Figure 1.

Comparison between (a) traditional single-plex lateral flow assay, where the analyte is identified by localization onto a specific location (the capture line), and the new (b, c) MFAs where an analyte is identified via its optical code rather than onto a specific geometric location. A traditional lateral flow assay has a detection Ab attached to an Au nanoparticle and a capture Ab bound to the test line at a specific location (a1). The antigen within the analyte solution moves through the flow medium (purple arrows), bonds to the capture Ab (a2), and the tripartite antigen/capture Ab/Au nanoparticle moiety localizes onto a second Ab at the test line location (a3), indicating a positive antigen test.
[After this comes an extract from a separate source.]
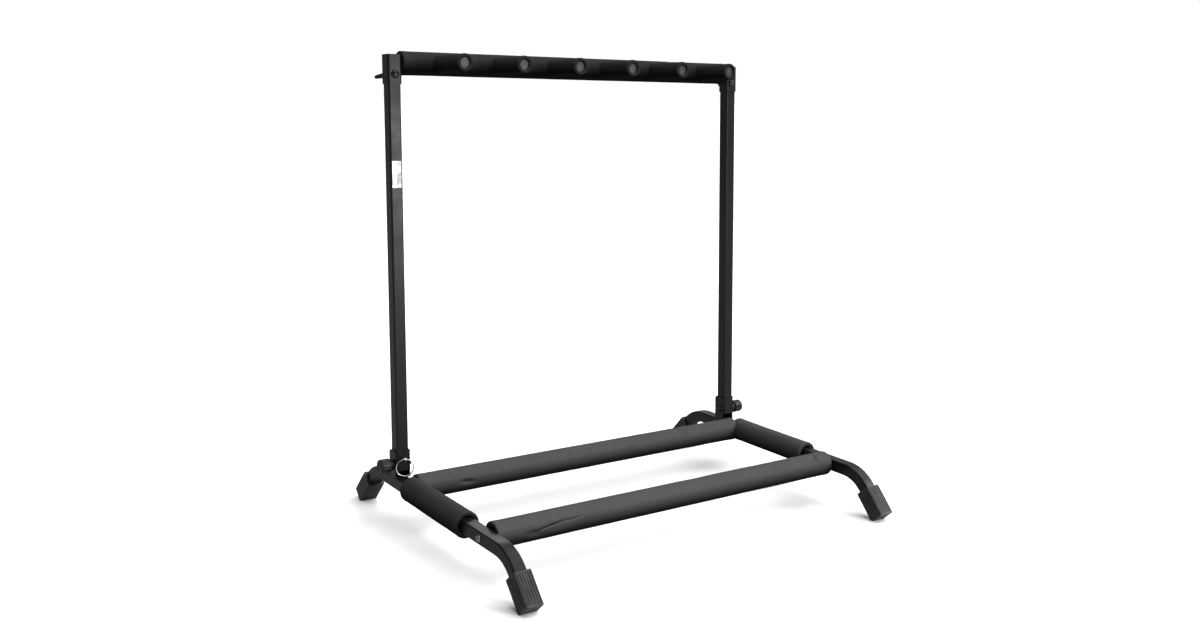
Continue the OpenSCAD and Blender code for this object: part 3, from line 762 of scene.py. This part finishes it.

In contrast, the MFA assay for antigens (b) or antibodies (c) instead of nanoparticles uses a multitude of lanthanide-encoded beads contacting the flow medium to identify the captured analyte, and only molecular species move within the flow. To identify Ags using sandwich ELISA in a multiplexed fashion (b), the beads are derivatized with capture probe Abs, with each capture probe bound to a bead set with a unique optical code (b4), exposed to the Ag analyte solution, treated with the detection Ab (b5), and stained with antispecies stain or streptavidin–phycoerythrin (SAPE) to measure the amount of Ag (b6). To identify Abs instead of Ags in a multiplexed assay (c), a recombinant protein, which acts as an Ag against the Ab of interest, is attached to the lanthanide-encoded bead set (c7), exposed to the Ab analyte solution (c8), and labeled with an antispecies stain against the captured Ab (c9) to give the amount of analyte.